Laufen – Isabel Bogdan

Weglaufen. Vor den eigenen Gefühlen, vor dem, was man einfach nicht ertragen kann. Verstehen schon gar nicht. Oder bewältigen. Es ist schwer und schlimm einen Menschen zu verlieren, einen Menschen dadurch zu verlieren, dass er sich selbst das Leben genommen hat, ist noch einmal etwas anderes. Zu all der Trauer und Wut kommen die Selbstvorwürfe, ich hätte doch etwas merken müssen, vielleicht lag es an mir, jedenfalls hätte ich doch da sein müssen, um zu verhindern, dass das passiert. Diese Gedanken liegen wie Splitter zusätzlich zu der ganz normalen und sowieso schon schwer auszuhaltenden Trauer im Kopf und in den Gliedern und schwären und tun weh und entzünden die Wunde immer wieder aufs Neue.
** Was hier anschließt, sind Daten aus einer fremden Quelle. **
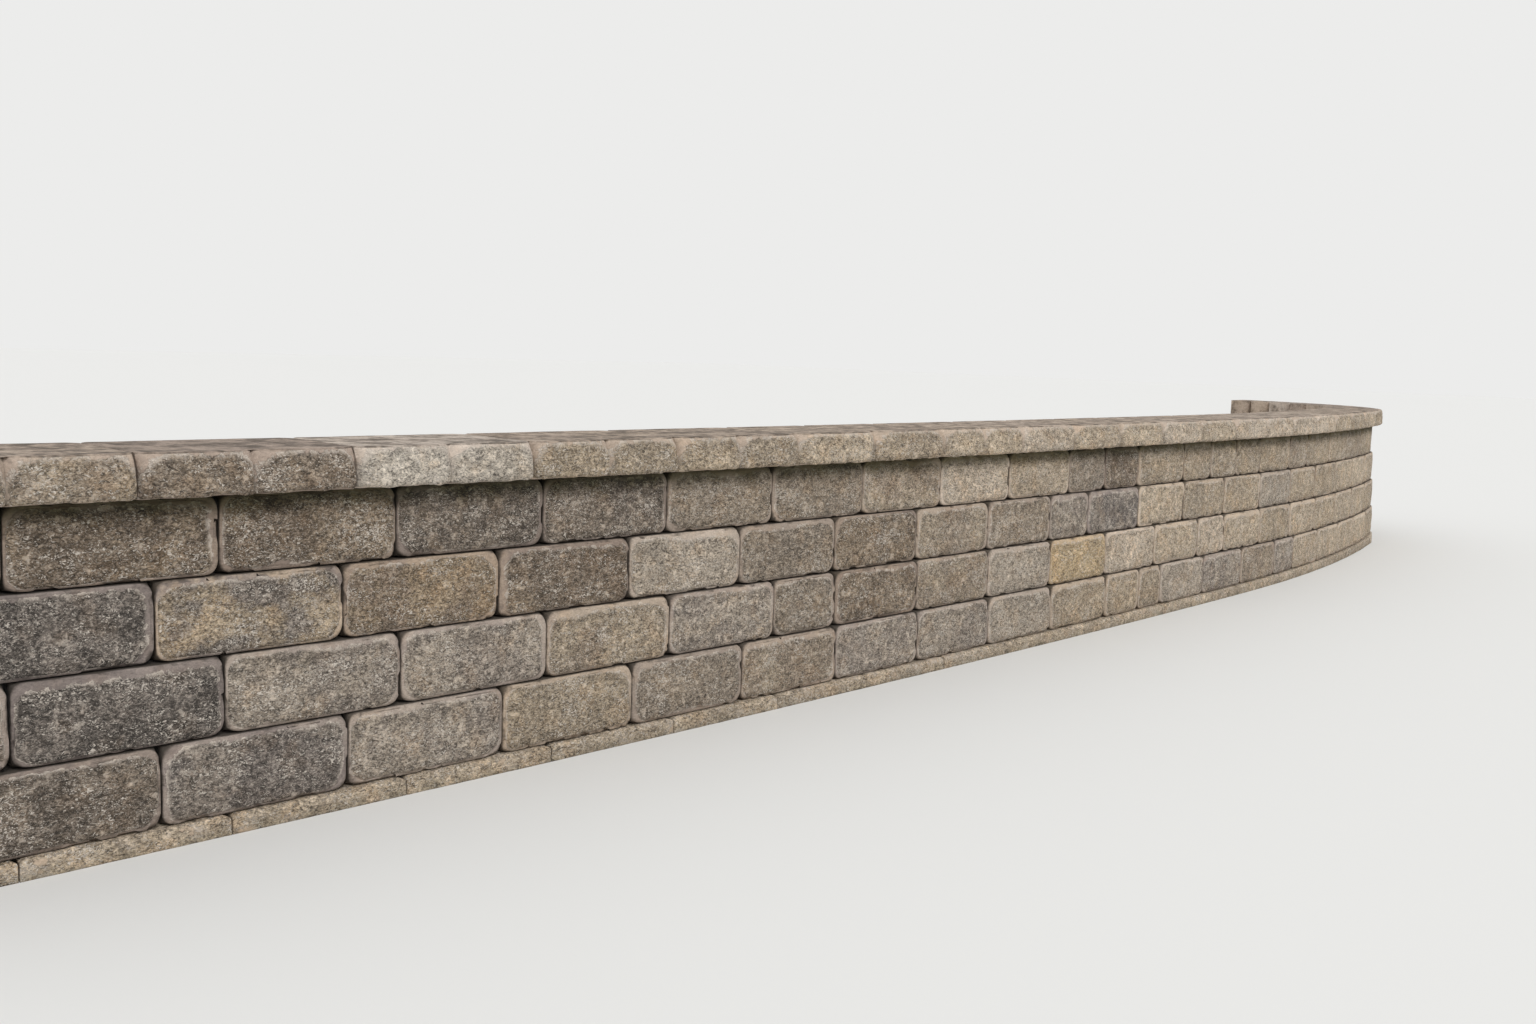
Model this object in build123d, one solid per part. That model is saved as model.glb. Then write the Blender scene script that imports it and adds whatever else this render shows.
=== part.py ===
from build123d import *
import math
import os

# Dry-laid block retaining wall: a nearly buried base course, four courses of
# tumbled concrete blocks in running bond, each set back a little, and a coping.
# Lengths in millimetres, angles in degrees. +Z is up. The long run goes along
# +X with its face towards -Y, and the wall bends back towards +Y at its far end.

# Plan of the face line, measured at the foot of the first course
start_heading = -2.4
run_length = 5261.0
run_radius = 71000.0
bend_length = 2370.0
bend_radius = 12200.0
end_length = 1500.0
end_radius = 1000.0

# Block units: length along the face, with the joint included
long_unit = 381.0
middle_unit = 254.0
short_unit = 178.0
joint_gap = 2.0

# Wall section
course_count = 4
course_height = 152.4
block_depth = 254.0
setback = 10.0
side_taper = 7.5
corner = 22.0
arris = 11.0

# Base course: only its top stands above the ground
base_height = 38.0
base_setback = -10.0
base_arris = 8.0

# Coping units: a double unit shows two faces with a false joint between them
coping_height = 86.0
coping_depth = 305.0
coping_overhang = 50.0
double_unit = 436.0
single_unit = 330.0
half_unit = 218.0
cut_unit = 163.0
coping_gap = 2.5
coping_arris = 4.0
back_clip = 18.0

# Clips that narrow each coping face from its foot to its top
clip_width_foot = 8.0
clip_width_top = 40.0
clip_depth_top = 20.0

# Bays: blocks are sorted into these lengths of the wall by their middle, and
# the last bay takes what is left
bay_count = 5
bay_length = 1830.0

total_length = run_length + bend_length + end_length
segments = [(run_length, run_radius), (bend_length, bend_radius), (end_length, end_radius)]
coping_setback = (course_count - 1) * setback - coping_overhang
clip_depth_foot = clip_depth_top * clip_width_foot / clip_width_top


def face_line(s):
    """Point and heading on the face line at length s from the near end."""
    x, y, heading = 0.0, 0.0, math.radians(start_heading)
    for length, radius in segments:
        step = min(s, length)
        turn = step / radius
        chord = 2 * radius * math.sin(turn / 2)
        x += chord * math.cos(heading + turn / 2)
        y += chord * math.sin(heading + turn / 2)
        heading += turn
        s -= step
        if s <= 0:
            break
    return x, y, heading


def radius_at(s):
    """Radius of the face line at length s."""
    if s < run_length:
        return run_radius
    if s < run_length + bend_length:
        return bend_radius
    return end_radius


def behind(s, inset):
    """Point at length s, set back from the face line towards the bank."""
    x, y, heading = face_line(s)
    return x - inset * math.sin(heading), y + inset * math.cos(heading)


def joints(units, end_unit, inset):
    """Lengths of a course's joints; the units that close the wall are cut to fit."""
    marks = [0.0]
    while marks[-1] < total_length:
        s = marks[-1]
        unit = units[(len(marks) - 1) % len(units)]
        if s + unit / 2 > run_length + bend_length:
            unit = end_unit
        step = unit / (1 - inset / radius_at(s + unit / 2))
        left = total_length - s
        if left < step * 1.02:
            step = left
        elif left < step * 1.6:
            step = left / 2
        marks.append(s + step)
    return marks


def polygon(outline, height):
    """Flat face on a plan outline at a height."""
    return Face(Wire.make_polygon([(x, y, height) for x, y in outline]))


def chord(first, last, inset, gap):
    """Middle of the chord between two joints, its direction and half its length."""
    ax, ay = behind(first, inset)
    bx, by = behind(last, inset)
    span = math.hypot(bx - ax, by - ay)
    middle = ((ax + bx) / 2, (ay + by) / 2)
    return middle, ((bx - ax) / span, (by - ay) / span), (span - gap) / 2


def placed(middle, along, points):
    """Plan points given along the chord and back from it, moved to their place."""
    (mx, my), (ux, uy) = middle, along
    return [(mx + u * ux - v * uy, my + u * uy + v * ux) for u, v in points]


def frustum(foot, top):
    """Flat-sided solid between two rings of points that are parallel side for side."""
    faces = [Face(Wire.make_polygon(foot)), Face(Wire.make_polygon(top))]
    for i in range(len(foot)):
        faces.append(Face(Wire.make_polygon([foot[i - 1], foot[i], top[i], top[i - 1]])))
    return Solid(Shell(faces))


def block(first, last, inset, bottom):
    """Tumbled wedge block: rounded corners, and arrises knocked off front and back."""
    middle, along, half = chord(first, last, inset, joint_gap)
    tail = half - block_depth * math.tan(math.radians(side_taper))
    corners = [(-half, 0), (half, 0), (tail, block_depth), (-tail, block_depth)]
    face = polygon(placed(middle, along, corners), bottom)
    solid = extrude(face, amount=course_height, dir=(0, 0, 1))
    back = Vector(-along[1], along[0], 0)
    solid = chamfer(solid.edges().filter_by(lambda e: abs((e % 0.5).dot(back)) > 0.9), corner)
    ends = solid.faces().sort_by(lambda f: f.center().dot(back))
    return chamfer(ends[0].edges() + ends[-1].edges(), arris)


def base_block(first, last):
    """Top of a block of the base course, cut off level with the ground."""
    middle, along, half = chord(first, last, base_setback, joint_gap)
    tail = half - block_depth * math.tan(math.radians(side_taper))
    corners = [(-half, 0), (half, 0), (tail, block_depth), (-tail, block_depth)]
    solid = extrude(polygon(placed(middle, along, corners), 0), amount=base_height, dir=(0, 0, 1))
    return chamfer(solid.faces().sort_by(Axis.Z)[-1].edges(), base_arris)


def coping_block(first, last, bottom):
    """Coping unit with one or two faces, each between a pair of slanting clips."""
    middle, along, half = chord(first, last, coping_setback, coping_gap)
    turn = face_line(last)[2] - face_line(first)[2]
    tail = half - coping_depth * math.tan(turn / 2)
    c = back_clip
    corners = [(-half, 0), (half, 0), (tail, coping_depth - c), (tail - c, coping_depth)]
    corners += [(c - tail, coping_depth), (-tail, coping_depth - c)]
    face = polygon(placed(middle, along, corners), bottom)
    solid = extrude(face, amount=coping_height, dir=(0, 0, 1))
    face_count = 2 if half > 0.8 * half_unit else 1
    for i in range(face_count + 1):
        u = half * (2 * i / face_count - 1)
        rings = []
        for z, width, depth in (
            (bottom, clip_width_foot, clip_depth_foot),
            (bottom + coping_height, clip_width_top, clip_depth_top),
        ):
            notch = [(u - width, 0), (u - width, -1), (u + width, -1), (u + width, 0), (u, depth)]
            rings.append([(x, y, z) for x, y in placed(middle, along, notch)])
        solid -= frustum(*rings)
    return chamfer(solid.faces().sort_by(Axis.Z)[-1].edges(), coping_arris)


# Running bond: the units of four courses in order from the near end, after
# which the order begins again; round the end only middle units are laid
L, M, S = long_unit, middle_unit, short_unit
bond = [
    [M] + [L] * 10 + [M, S, L, L, L, M] + [L] * 9,
    [L] * 6 + [M] + [L] * 6 + [M] + [L] * 12,
    [M] + [L] * 9 + [M] + [L] * 14,
    [L] * 10 + [M, M, L, M, M, M, L, M] + [L] * 9,
]

# Coping: it starts with a cut unit, so that its joints miss those below, and goes
# over to single units towards the bend
coping_units = [cut_unit] + [double_unit] * 5 + [single_unit] * 2 + [double_unit] + [single_unit] * 20

bays = {}


def add(name, first, last, solid):
    """Keep a solid in the bay that its middle falls in."""
    bay = min(int((first + last) / 2 / bay_length) + 1, bay_count)
    bays.setdefault(f"{name}_bay_{bay}", []).append(solid)


# Base course
marks = joints([L], M, base_setback)
for first, last in zip(marks, marks[1:]):
    add("base_course", first, last, base_block(first, last))

# Block courses, each on the one below and set back from it
for course in range(course_count):
    inset = course * setback
    bottom = base_height + course * course_height
    marks = joints(bond[course % len(bond)], M, inset)
    for first, last in zip(marks, marks[1:]):
        add(f"course_{course + 1}", first, last, block(first, last, inset, bottom))

# Coping, with half units round the end
coping_bottom = base_height + course_count * course_height
marks = joints(coping_units, half_unit, coping_setback)
for first, last in zip(marks, marks[1:]):
    add("coping", first, last, coping_block(first, last, coping_bottom))

# Origin: middle of the bounding box, on the ground
box = Compound([solid for solids in bays.values() for solid in solids]).bounding_box()
origin = Location((-(box.min.X + box.max.X) / 2, -(box.min.Y + box.max.Y) / 2, 0))

os.makedirs("parts", exist_ok=True)
for name, solids in bays.items():
    export_step(Compound([solid.moved(origin) for solid in solids]), f"parts/{name}.step")
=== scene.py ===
# Block retaining wall: tumbled concrete blocks laid dry in four set-back courses
# on a nearly buried base course, under a coping of rough-fronted units.
import math
import random

import bmesh
import bpy
from mathutils import Matrix, Vector, noise


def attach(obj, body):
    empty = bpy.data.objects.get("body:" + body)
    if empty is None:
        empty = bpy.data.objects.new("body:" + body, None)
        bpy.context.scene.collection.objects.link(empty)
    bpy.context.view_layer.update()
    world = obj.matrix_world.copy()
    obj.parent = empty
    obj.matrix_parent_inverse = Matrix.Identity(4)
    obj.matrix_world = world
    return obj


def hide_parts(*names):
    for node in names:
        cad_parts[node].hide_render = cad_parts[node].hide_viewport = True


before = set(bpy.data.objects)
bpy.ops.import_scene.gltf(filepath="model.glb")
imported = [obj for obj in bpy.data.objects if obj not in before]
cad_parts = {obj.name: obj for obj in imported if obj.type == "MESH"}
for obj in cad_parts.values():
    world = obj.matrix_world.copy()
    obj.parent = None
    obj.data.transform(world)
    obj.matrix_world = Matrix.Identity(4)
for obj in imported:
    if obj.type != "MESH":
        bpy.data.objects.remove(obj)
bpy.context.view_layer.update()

# Base course: the concrete blocks that carry the wall, bedded level in a trench. They
# stand a little proud of the first course, and only their tops and a strip of their
# fronts are above the ground.
base_height = 0.038
base_inset = -0.010
base_seed = 900
block_depth = 0.254
side_taper = math.radians(7.5)
long_unit = 0.381
middle_unit = 0.254
joint_gap = 0.002

# It is set out on the face line, at the foot of the first course: a long run, a bend
# and a tight end. A place on the line is its length from the near end, at line_start.
line_start = (-4.2008, -0.6641)
line_heading = math.radians(-2.4)
run_length, run_radius = 5.261, 71.0
bend_length, bend_radius = 2.37, 12.2
end_length, end_radius = 1.50, 1.0
legs = [(run_length, run_radius), (bend_length, bend_radius), (end_length, end_radius)]
before_end = run_length + bend_length
wall_length = before_end + end_length


def line_at(mark):
    """Point and heading of the face line at length s."""
    x, y = line_start
    heading = line_heading
    for length, radius in legs:
        step = min(mark, length)
        turn = step / radius
        chord = 2 * radius * math.sin(turn / 2)
        x += chord * math.cos(heading + turn / 2)
        y += chord * math.sin(heading + turn / 2)
        heading += turn
        mark -= step
        if mark <= 0:
            break
    return x, y, heading


def radius_at(mark):
    """Radius of the face line at length s."""
    if mark < run_length:
        return run_radius
    if mark < before_end:
        return bend_radius
    return end_radius


# What is left at the end of a course is laid as one unit if it is no longer than the
# first of these times a unit, and as two equal ones up to the second.
one_left = 1.02
two_left = 1.6


def joints(units, end_unit, inset):
    """Lengths of a course's joints, with the units that close the wall cut to fit."""
    marks = [0.0]
    while marks[-1] < wall_length:
        mark = marks[-1]
        unit = units[(len(marks) - 1) % len(units)]
        if mark + unit / 2 > before_end:
            unit = end_unit
        step = unit / (1 - inset / radius_at(mark + unit / 2))
        left = wall_length - mark
        if left < step * one_left:
            step = left
        elif left < step * two_left:
            step = left / 2
        marks.append(mark + step)
    return marks


def seat(first, last, inset, gap):
    """Frame of a unit between two joints, at the middle of its front edge, and half its length."""
    ends = []
    for mark in (first, last):
        x, y, heading = line_at(mark)
        ends.append(Vector((x - inset * math.sin(heading), y + inset * math.cos(heading), 0)))
    along = ends[1] - ends[0]
    half = (along.length - gap) / 2
    turn = Matrix.Rotation(math.atan2(along.y, along.x), 4, "Z")
    return Matrix.Translation((ends[0] + ends[1]) / 2) @ turn, half


# A unit starts as a cube that is cut into a net: lines at the rims, the distances in
# from each edge, and even cells between. The front, as deep as front_reach, is cut
# finer where its edges are longer than longest_edge.
front_reach = 0.0075
longest_edge = 0.0105
finer_cuts = 3
tiny = 1e-6


def net(half, depth, height, cell, rims):
    """Cube of size 2 cut into the net of a unit, with the attributes that its look reads."""
    bm = bmesh.new()
    bmesh.ops.create_cube(bm, size=2)
    for axis, size in enumerate((2 * half, depth, height)):
        reach = rims[axis][-1]
        count = max(1, round((size - 2 * reach) / cell[axis]))
        inner = [reach + (size - 2 * reach) * i / count for i in range(1, count)]
        cuts = list(rims[axis]) + inner + [size - rim for rim in rims[axis]]
        normal = Vector([float(i == axis) for i in range(3)])
        for cut in sorted(cuts):
            geometry = bm.verts[:] + bm.edges[:] + bm.faces[:]
            place = normal * (2 * cut / size - 1)
            bmesh.ops.bisect_plane(bm, geom=geometry, dist=tiny, plane_co=place, plane_no=normal)
    in_front = {vert for vert in bm.verts if vert.co.y < 2 * front_reach / depth - 1}
    scale = Vector((half, depth / 2, height / 2))
    wide = []
    for edge in bm.edges:
        run = (edge.verts[1].co - edge.verts[0].co) * scale
        if edge.verts[0] in in_front and edge.verts[1] in in_front and run.length > longest_edge:
            wide.append(edge)
    bmesh.ops.subdivide_edges(bm, edges=wide, cuts=finer_cuts, use_grid_fill=True)
    for name in ("tint", "cloud"):
        bm.verts.layers.float_color.new(name)
    for name in ("lot", "inside", "sunk"):
        bm.verts.layers.float.new(name)
    return bm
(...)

Im Roman „Laufen“ rennt die Protagonistin vor diesen Gefühlen weg und langsam, Seite um Seite auf sich selbst zu. Einatmen und doppelt solange ausatmen. Das funktioniert auch als Bild für den „Heilungsprozess“, sich erinnern, in den Schmerz hineingehen, aber dann doppelt so lange, nicht so schnell, dass man gleich wieder aufgeben muss oder Seitenstiche bekommt, sondern ganz langsam, Stück für Stück, aus dem Schmerz hinauswachsen, die Wunde vernarben lassen. Nichts vergessen, aber lernen mit dem Schmerz zu leben und die Freude wieder zuzulassen und das eigene Leben, von dem auf so schmerzhafte und grausame Weise ein wesentliches Stück auf einmal herausgerissen wurde. Zeit online hat das Buch ein rasendes Requiem genannt. Und besser kann man das wirklich nicht ausdrücken.